Unless the bandwidth is eating your LMS brain, then the bandwidth angle is just hooey.

If the vendor has load balance (which anyone who has servers should), then the bandwidth claim just doesn’t fly – not even in a spaceship to Mars - unless you i.e. the customer is having internal issues with your network lines or your own servers.

On the e-learning side, vendors who do not have their own servers, will use server farms such as Rackspace. Rackspace is a server farm with load balance and thousands of customers and rarely has any lag issues.

Now, the only way your vendor could have bandwidth issues:

  • They are not using a server farm
  • They do not have servers with load balance
  • They are having problems with their own servers
  • Every customer is on one shared database on the vendor’s servers (i.e. not a server farm) PLUS:
  • The vendor has a large number of clients AND
  • They are all on one shared database, but are in silos.

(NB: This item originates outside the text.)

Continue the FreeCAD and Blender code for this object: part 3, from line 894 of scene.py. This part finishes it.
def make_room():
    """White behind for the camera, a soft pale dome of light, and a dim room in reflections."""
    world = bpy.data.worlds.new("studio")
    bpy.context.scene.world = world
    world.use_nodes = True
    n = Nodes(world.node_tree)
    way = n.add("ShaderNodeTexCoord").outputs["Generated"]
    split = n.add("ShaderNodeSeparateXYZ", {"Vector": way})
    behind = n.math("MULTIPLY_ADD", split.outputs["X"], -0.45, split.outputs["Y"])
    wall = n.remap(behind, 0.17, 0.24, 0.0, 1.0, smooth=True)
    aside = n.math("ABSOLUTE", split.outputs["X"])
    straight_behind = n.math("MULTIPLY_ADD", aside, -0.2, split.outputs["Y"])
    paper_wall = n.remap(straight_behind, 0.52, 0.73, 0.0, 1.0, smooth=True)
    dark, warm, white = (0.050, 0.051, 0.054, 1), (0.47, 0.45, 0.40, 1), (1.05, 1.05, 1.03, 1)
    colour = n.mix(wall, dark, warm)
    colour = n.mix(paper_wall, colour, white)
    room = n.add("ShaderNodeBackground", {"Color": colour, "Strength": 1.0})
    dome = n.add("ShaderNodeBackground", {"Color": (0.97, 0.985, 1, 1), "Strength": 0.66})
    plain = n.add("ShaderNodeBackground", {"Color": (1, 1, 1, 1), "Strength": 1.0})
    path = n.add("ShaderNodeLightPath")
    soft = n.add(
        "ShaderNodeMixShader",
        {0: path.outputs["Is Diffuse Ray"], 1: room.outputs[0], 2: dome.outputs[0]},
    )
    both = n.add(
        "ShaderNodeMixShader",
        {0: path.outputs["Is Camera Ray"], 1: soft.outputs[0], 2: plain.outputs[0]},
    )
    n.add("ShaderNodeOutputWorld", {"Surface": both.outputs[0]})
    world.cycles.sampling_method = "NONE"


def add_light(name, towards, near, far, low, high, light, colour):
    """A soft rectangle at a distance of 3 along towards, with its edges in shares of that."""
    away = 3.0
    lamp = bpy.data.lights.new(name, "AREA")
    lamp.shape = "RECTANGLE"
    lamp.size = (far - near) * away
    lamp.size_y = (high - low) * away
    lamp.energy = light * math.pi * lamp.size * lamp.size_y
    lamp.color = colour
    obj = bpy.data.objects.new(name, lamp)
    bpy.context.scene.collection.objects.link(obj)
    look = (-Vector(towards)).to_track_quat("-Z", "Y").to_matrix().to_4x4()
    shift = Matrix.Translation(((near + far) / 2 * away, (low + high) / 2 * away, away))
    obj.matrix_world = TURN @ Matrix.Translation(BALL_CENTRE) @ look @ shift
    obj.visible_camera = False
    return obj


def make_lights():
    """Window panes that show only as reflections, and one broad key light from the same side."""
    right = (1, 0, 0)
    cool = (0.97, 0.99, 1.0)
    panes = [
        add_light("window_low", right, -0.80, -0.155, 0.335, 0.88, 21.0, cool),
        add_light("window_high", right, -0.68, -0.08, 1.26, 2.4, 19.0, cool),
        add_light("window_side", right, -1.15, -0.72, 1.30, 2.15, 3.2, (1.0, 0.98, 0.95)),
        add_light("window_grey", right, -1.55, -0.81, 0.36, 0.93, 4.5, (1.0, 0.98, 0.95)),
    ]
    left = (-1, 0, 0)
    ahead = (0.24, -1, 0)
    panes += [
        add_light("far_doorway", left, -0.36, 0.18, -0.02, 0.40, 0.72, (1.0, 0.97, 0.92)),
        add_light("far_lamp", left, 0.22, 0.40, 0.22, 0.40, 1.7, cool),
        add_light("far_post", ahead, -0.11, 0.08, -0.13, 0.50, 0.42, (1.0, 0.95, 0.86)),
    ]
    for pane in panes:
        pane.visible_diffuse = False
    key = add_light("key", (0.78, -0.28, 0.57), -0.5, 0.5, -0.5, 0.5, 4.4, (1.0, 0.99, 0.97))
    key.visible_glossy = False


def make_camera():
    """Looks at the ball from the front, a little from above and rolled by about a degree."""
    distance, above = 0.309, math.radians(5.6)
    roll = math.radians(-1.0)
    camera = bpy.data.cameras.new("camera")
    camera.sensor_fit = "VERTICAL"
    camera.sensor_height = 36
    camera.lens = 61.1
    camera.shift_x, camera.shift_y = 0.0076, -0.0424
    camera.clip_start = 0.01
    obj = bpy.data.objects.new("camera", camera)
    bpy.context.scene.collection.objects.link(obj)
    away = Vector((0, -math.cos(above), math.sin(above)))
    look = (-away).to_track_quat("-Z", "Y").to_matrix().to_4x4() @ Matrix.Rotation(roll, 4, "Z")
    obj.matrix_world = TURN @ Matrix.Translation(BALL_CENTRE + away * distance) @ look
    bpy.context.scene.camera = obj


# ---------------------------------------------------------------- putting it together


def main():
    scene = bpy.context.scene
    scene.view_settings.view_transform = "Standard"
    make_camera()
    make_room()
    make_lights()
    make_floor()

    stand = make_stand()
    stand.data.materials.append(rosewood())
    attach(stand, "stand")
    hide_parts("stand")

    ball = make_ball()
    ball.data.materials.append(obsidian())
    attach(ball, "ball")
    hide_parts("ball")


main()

Oh, and if the vendors have multi-tenets, then the children are equally on the shared database in the silo shared by the parent.  AND/OR
  • They are having issues with their own servers, but the one shared database, with lots of data and no load balance are signs for the apocalypse
  • The vendor is doing maintenance or updates, and has not informed the client that this is happening – again, the vendor has their own servers and not outsourced to a third party online server farm

Bottom Line

The balderdash above is similar to what you have read, heard or seen about the 12-21-2012 (i.e the Mayan calendar).

If you talk to people of Mayan descent (which I have), the end of the calendar does not mean the end of the world. Rather it means a new beginning and nothing more. None of them see it as the destruction of planet, a new age of discovery or creatures from Orion’s Belt visiting us. (although that would be very cool!)

Ask specific questions, find out details and ask some more. More questions and due diligence are always better.

Unless Martians are about to land on this planet and take over the world.